FWIW Per item 4. My LBS man told me that for a time Dura Ace cranks had a laser etching of the brand name on them and they used to break right at this etching.
You only live once, which is enough if you do it right. - Mae West
JohnW
Posts: 6667
Joined: 6 Jan 2007, 9:12pm
Location: Yorkshire

Re: Have I been sold the wrong crankset?

Post by JohnW »

Brucey wrote:..........................
Cranks usually break in one of a few spots, and this varies with the model of crank and how it has been installed.

1) near the pedal eye
2) near the webs between the crank arm and the spider
3) at the square taper (not one-piece RH cranks)
4) part way along the crank (where there is damage or some other stress concentrator).......................


My experiences :

1).

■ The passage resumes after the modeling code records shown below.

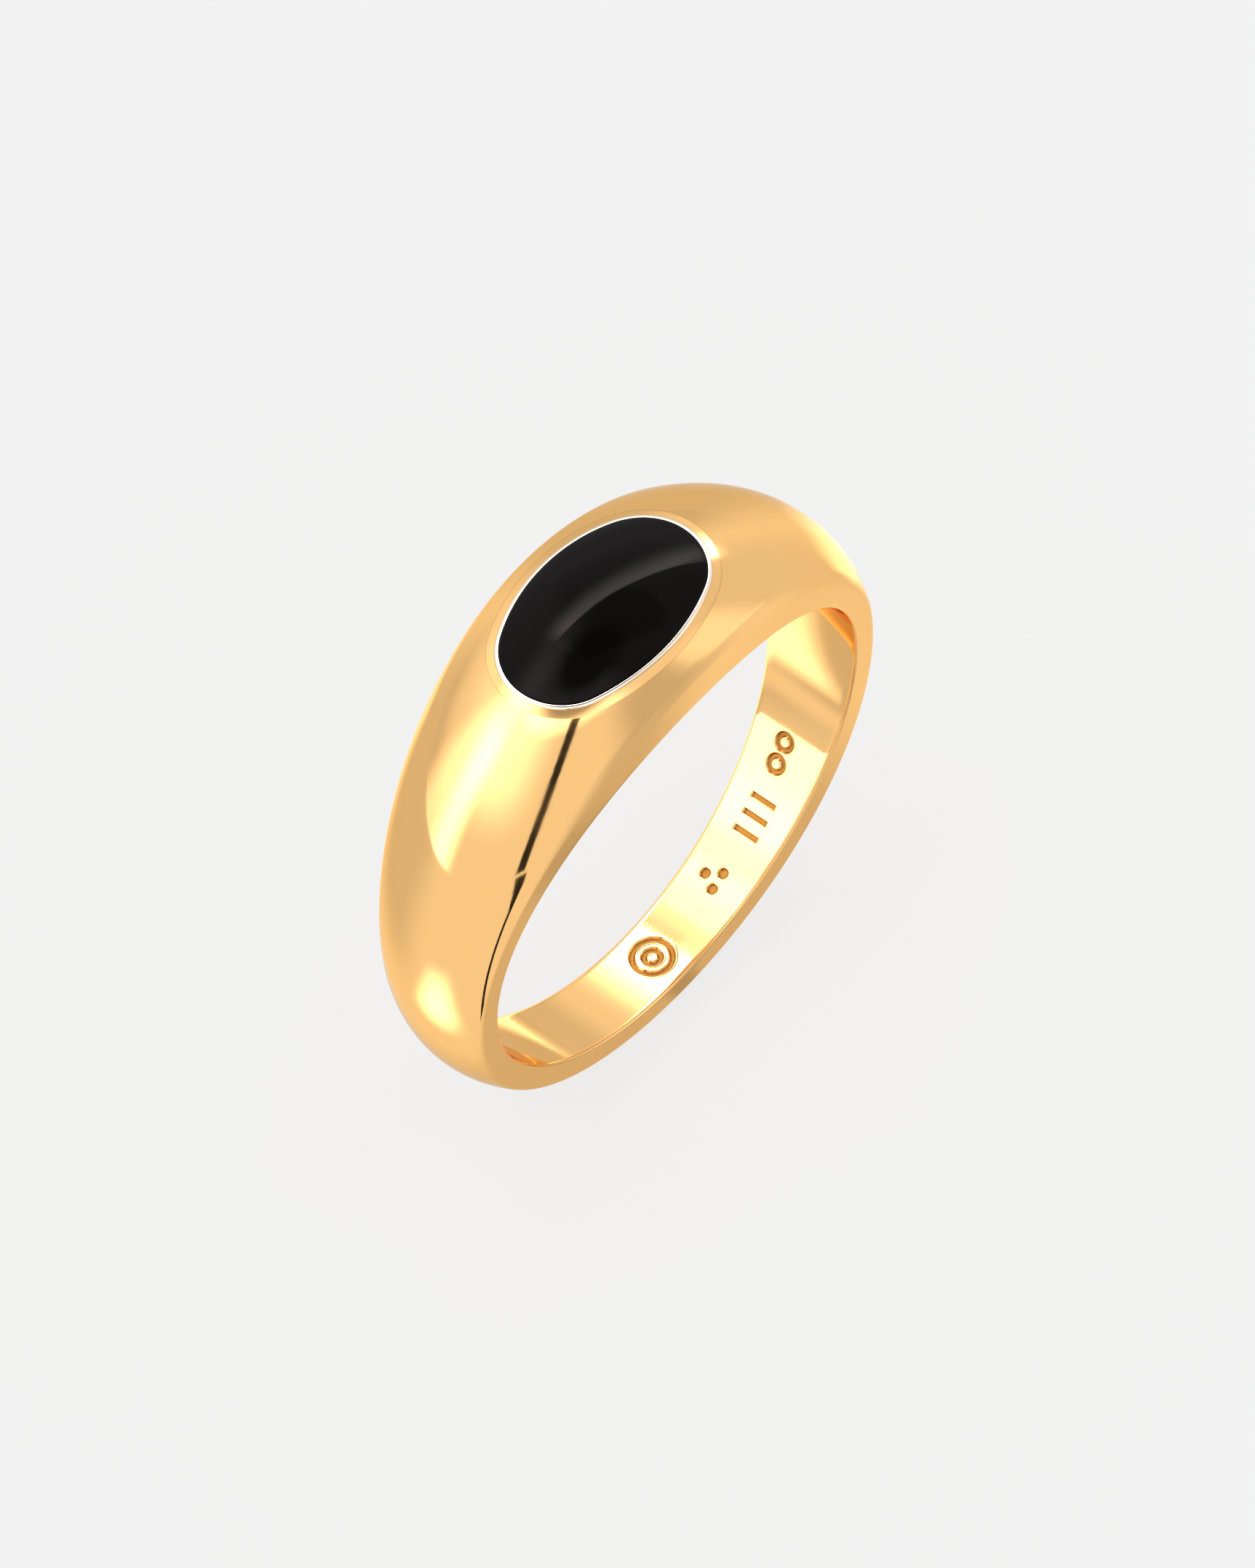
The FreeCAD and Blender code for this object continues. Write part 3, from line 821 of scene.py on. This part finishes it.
tent = bpy.data.worlds.new("light_tent")
tent.use_nodes = True
tree = tent.node_tree
tree.nodes.clear()
output = tree.nodes.new("ShaderNodeOutputWorld")
place = tree.nodes.new("ShaderNodeTexCoord")
flat = heading(tree, place.outputs["Generated"])
split = tree.nodes.new("ShaderNodeSeparateXYZ")
link(tree, place.outputs["Generated"], split.inputs[0])
height = calculate(tree, "MULTIPLY", calculate(tree, "ARCSINE", split.outputs[2]), 180 / math.pi)
tone = calculate(tree, "ADD", TENT_TONE, 0.0)
for *where, kept in DULL:
    tone = darkened(tree, tone, stretch(tree, flat, height, *where), kept)
for *where, added in BRIGHT:
    lit = calculate(tree, "MULTIPLY", stretch(tree, flat, height, *where), added)
    tone = calculate(tree, "ADD", tone, lit)
strip = stretch(tree, flat, height, *STRIP)
back_side = ramp(tree, split.outputs[1], STRIP_FROM - STRIP_FADE, STRIP_FROM)
strip = calculate(tree, "MULTIPLY", strip, back_side)
back_side = ramp(tree, split.outputs[1], STRIP_TO, STRIP_TO + STRIP_FADE, 1.0, 0.0)
strip = calculate(tree, "MULTIPLY", strip, back_side)
tone = calculate(tree, "ADD", tone, calculate(tree, "MULTIPLY", strip, STRIP_TONE))
over_hem = tree.nodes.new("ShaderNodeVectorMath")
over_hem.operation = "DOT_PRODUCT"
link(tree, place.outputs["Generated"], over_hem.inputs[0])
over_hem.inputs[1].default_value = HEM_FACES
over_hem = over_hem.outputs["Value"]
lit = calculate(tree, "POWER", ramp(tree, over_hem, HEM_REACH, HEM_AT), HEM_CURVE)
lit = calculate(tree, "MULTIPLY", lit, ramp(tree, over_hem, HEM_AT, HEM_AT + HEM_SOFT, 1.0, 0.0))
lit = calculate(tree, "MULTIPLY", lit, stretch(tree, flat, height, *HEM_LIT))
tone = calculate(tree, "ADD", tone, calculate(tree, "MULTIPLY", lit, HEM_TONE))
dark = ramp(tree, over_hem, HEM_AT, HEM_AT + HEM_SOFT)
dark = calculate(tree, "MULTIPLY", dark, stretch(tree, flat, height, *HEM_DARK))
tone = darkened(tree, tone, dark, HEM_KEPT)
foot, top = (
    Vector((
        math.sin(math.radians(turn)) * math.cos(math.radians(rise)),
        -math.cos(math.radians(turn)) * math.cos(math.radians(rise)),
        math.sin(math.radians(rise)),
    ))
    for turn, rise in (STAND_FOOT, STAND_TOP)
)
aside = tree.nodes.new("ShaderNodeVectorMath")
aside.operation = "DOT_PRODUCT"
link(tree, place.outputs["Generated"], aside.inputs[0])
aside.inputs[1].default_value = foot.cross(top).normalized()
aside = calculate(tree, "MULTIPLY", calculate(tree, "ABSOLUTE", aside.outputs["Value"]), 180 / math.pi)
stand = ramp(tree, aside, STAND_HALF, STAND_HALF + STAND_FADE, 1.0, 0.0)
in_front = stretch(tree, flat, height, *STAND_STRETCH)
tone = darkened(tree, tone, calculate(tree, "MULTIPLY", stand, in_front), STAND_KEPT)

seen_tent = tree.nodes.new("ShaderNodeBackground")
link(tree, tone, seen_tent.inputs["Strength"])
seen_tent.inputs["Color"].default_value = (1, 1, 1, 1)
backdrop = tree.nodes.new("ShaderNodeBackground")
backdrop.inputs["Color"].default_value = (1, 1, 1, 1)
backdrop.inputs["Strength"].default_value = FLOOR_TONE
path = tree.nodes.new("ShaderNodeLightPath")
choose = tree.nodes.new("ShaderNodeMixShader")
link(tree, path.outputs["Is Glossy Ray"], choose.inputs[0])
link(tree, backdrop.outputs[0], choose.inputs[1])
link(tree, seen_tent.outputs[0], choose.inputs[2])
link(tree, choose.outputs[0], output.inputs["Surface"])
bpy.context.scene.world = tent

# ---------------------------------------------------------------------------------------------
# Camera. It looks down on the head from the front and left, with a long lens.

CAMERA_AZIMUTH = -42.85
CAMERA_HEIGHT = 55.65
CAMERA_ROLL = -8.05
CAMERA_DISTANCE = 1131.0
LENS = 792.6
AIM_RIGHT, AIM_UP = -0.10, 0.65

azimuth, elevation = math.radians(CAMERA_AZIMUTH), math.radians(CAMERA_HEIGHT)
back = Vector((
    math.sin(azimuth) * math.cos(elevation),
    -math.cos(azimuth) * math.cos(elevation),
    math.sin(elevation),
))
turn = back.to_track_quat("Z", "Y").to_matrix() @ Matrix.Rotation(math.radians(CAMERA_ROLL), 3, "Z")
lens = bpy.data.cameras.new("camera")
lens.lens = LENS
lens.sensor_width = 36.0
lens.clip_end = 100.0
camera = bpy.data.objects.new("camera", lens)
aim = turn @ Vector((AIM_RIGHT, AIM_UP, 0.0))
camera.matrix_world = Matrix.Translation((aim + back * CAMERA_DISTANCE) * MM) @ turn.to_4x4()
bpy.context.scene.collection.objects.link(camera)
bpy.context.scene.camera = camera
bpy.context.scene.view_settings.view_transform = "Standard"
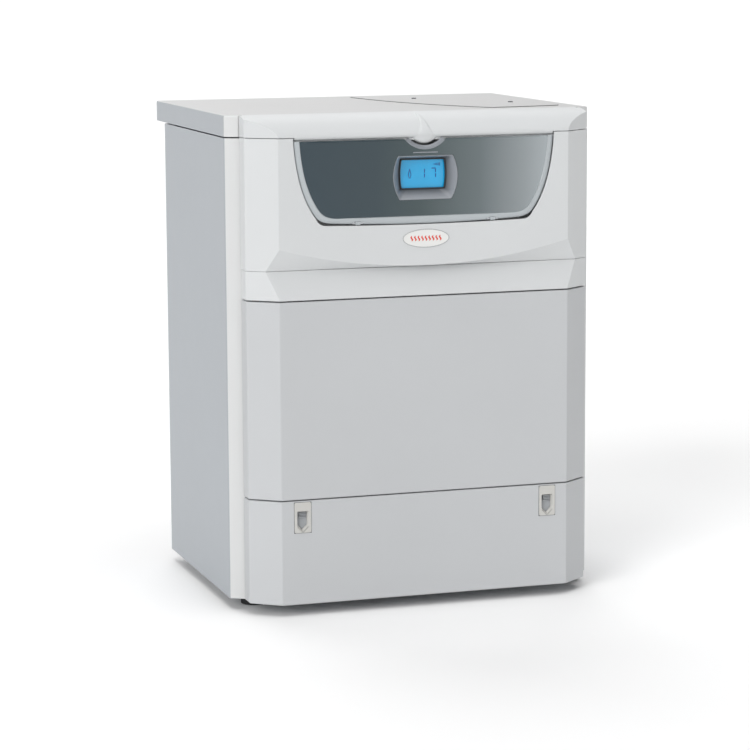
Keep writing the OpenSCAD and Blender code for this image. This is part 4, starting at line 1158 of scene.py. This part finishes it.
def flap_rim():
    """Silver rim that slopes back from the panel to the fascia, cut out where the hinge ears reach in."""
    steps = 150
    outer = rim_half()
    inner = panel_half() + [(0, foot + 0.600)]
    outer_line = even(outer + [(-x, z) for x, z in reversed(outer[:-1])], steps)
    inner_line = even(inner + [(-x, z) for x, z in reversed(inner[:-1])], steps)
    profile = ((0, RIM_HIGH.y), (0, RIM_LOW.y + 0.0026), (0.06, RIM_LOW.y + 0.0021),
               (0.30, RIM_LOW.y + 0.0012), (0.55, RIM_LOW.y + 0.0005), (0.80, RIM_LOW.y + 0.0001),
               (0.94, RIM_LOW.y), (1, RIM_LOW.y + 0.0004), (1, RIM_HIGH.y))
    sections = []
    for (xo, zo), (xi, zi) in zip(outer_line, inner_line):
        sections.append([(xo + (xi - xo) * share, y, zo + (zi - zo) * share) for share, y in profile])
    made = piece("flap_rim_ring", *loft(sections), "flap", "silver_trim", 40)
    for s in (-1, 1):
        x = s * hinge_x
        ear = []
        for i in range(24):
            angle = 2 * math.pi * i / 24
            ear.append((hinge_y + 0.003 * math.cos(angle), hinge_z + 0.003 * math.sin(angle)))
        ear = loft([[(x + k * 0.0045, y, z) for y, z in ear] for k in (-1, 1)])
        carve(made, ear)
        carve(made,
              box_part(x - 0.0045, x + 0.0045, hinge_y, hinge_y + 0.004, hinge_z - 0.003, hinge_z + 0.003))
    smooth(made.data, 40)
    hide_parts("flap_rim")


def flap_bezel():
    """Deep surround that narrows from the flap's face to the display, with a dark ring at the back as painted
    shadow round the display.
    """
    steps = 180
    centre = (0, window_z)

    def ring(outline, y):
        return [(x, y, z) for x,
                z in by_angle(rounded(mirrored(outline), 0.0009, 2, closed=True), centre, steps)]
    back = BEZEL_HIGH.y
    rings = [ring(window_half(0.0015), flap_face_y + 0.0006), ring(window_half(0.0010), flap_face_y),
             ring(window_half(0.0004), flap_face_y), ring(window_half(-0.0002), flap_face_y + 0.0006),
             ring(screen_half(0.0014), back - 0.0014), ring(screen_half(0.0014), back),
             ring(screen_half(0.0028), back)]
    made = piece("flap_window", *loft(rings, closed_loft=True), "flap", "silver_trim", 28, "window_plastic")
    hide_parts("flap_bezel")
    # A black ring round the display stands for the shadow between the display and the window's walls
    painted_shadow_ring = [ring(screen_half(0.0013), back - 0.0030), ring(screen_half(-0.0003), back - 0.0030),
            ring(screen_half(-0.0003), back), ring(screen_half(0.0013), back)]
    piece("flap_window_painted_shadow", *loft(painted_shadow_ring, closed_loft=True), "flap", "silver_trim", 40, "black_plastic")


# ---- Display ----

def display_screen():
    low, high = GLASS_LOW, GLASS_HIGH
    outline = rounded([(low.x, low.z), (high.x, low.z), (high.x, high.z), (low.x, high.z)], 0.0015, 4,
                      closed=True)
    made = piece("display_screen", *facing(outline, low.y, high.y), "casing", "display_blue", 40)
    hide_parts("display_glass")
    soften(made, 0.0003, 2, 40)
    parts = []
    for x, digit in ((-0.020, "flame"), (0.001, "1"), (0.019, "7")):
        parts += glyph(digit, x, window_z + 0.0005)
    for i in range(5):
        parts.append(((0.024 + 0.0022 * i - 0.004, window_z + 0.014), (0.0012, 0.0022 + 0.0007 * i)))
    bars = joined(bars_at(parts, low.y - 0.00015, low.y + 0.0002))
    piece("display_marks", *bars, "casing", "display_blue", 40, "display_ink")


SEGMENTS = {"0": "abcdef", "1": "bc", "2": "abged", "3": "abgcd", "4": "fgbc", "7": "abc"}
FLAME_WIDTHS = (0.0016, 0.0030, 0.0044, 0.0054, 0.0058, 0.0050, 0.0034)
FIGURE = Vector((0.0066, 0.0148, 0.0016))


def glyph(kind, x, z, scale=1.0):
    """Bars of a seven-segment figure, or of a stepped flame symbol, as centres and sizes."""
    w, h, t = FIGURE * scale
    if kind == "flame":
        step = h / len(FLAME_WIDTHS)
        bars = []
        for i, width in enumerate(FLAME_WIDTHS):
            level = z + h / 2 - step * (i + 0.5)
            for side in (-1, 1):
                bars.append(((x + side * (width - t) / 2, level), (t * 0.8, step)))
        return bars
    upright_bar = (t, h / 2 - t)
    places = {"a": ((0, h / 2), (w, t)), "b": ((w / 2, h / 4), upright_bar),
              "c": ((w / 2, -h / 4), upright_bar),
              "d": ((0, -h / 2), (w, t)), "e": ((-w / 2, -h / 4), upright_bar), "f": ((-w / 2, h / 4),
                                                                                      upright_bar),
              "g": ((0, 0), (w, t))}
    return [((x + places[k][0][0], z + places[k][0][1]), places[k][1]) for k in SEGMENTS[kind]]


def bars_at(bars, y0, y1):
    """Bars given as centres and sizes, as (verts, faces) blocks between two depths."""
    return [box_part(x - w / 2, x + w / 2, y0, y1, z - h / 2, z + h / 2) for (x, z), (w, h) in bars]


# ---- Control bay behind the flap ----

tray_y = front_y + 0.026
print_t = 0.0002


def centre_of(node):
    """Middle of a node's box as seen from the front, and its half width."""
    low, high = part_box(node)
    return Vector(((low.x + high.x) / 2, (low.z + high.z) / 2)), (high.x - low.x) / 2


def ray_bar(centre, degrees, near, far, width, y0, y1):
    """A bar that points away from centre, at an angle clockwise from straight up."""
    angle = math.radians(degrees)
    along = Vector((math.sin(angle), math.cos(angle)))
    across = Vector((along.y, -along.x)) * width / 2
    ends = [along * near - across, along * far - across, along * far + across, along * near + across]
    return facing([tuple(centre + p) for p in ends], y0, y1)


def arc_band(centre, start, end, inner, outer, y0, y1):
    """A band along an arc, with its angles clockwise from straight up."""
    far = arc(centre, outer, 90 - start, 90 - end, 24)
    near = arc(centre, inner, 90 - end, 90 - start, 24)
    return facing(far + near, y0, y1)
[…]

Never happened to me, but I've seen it. - cheap cranks and cheap pedals.
2). Never happened to me, but I've seen it - once - on a Dura-Ace of all things.
3). Never happened to me, and never seen it.
4). Oh heck yes - Stronglight 49D - right in the middle, right next to the depressed (stamped I think) "Stronglight etc............" logo - I've broken three that way - I'll never have 49Ds again (but not sure whether they're still made). One went with such a bang and I made sudden and painful contact with the top tube. If anything is etched, or forged , or stamped into an alu crank - don't buy it!!!!!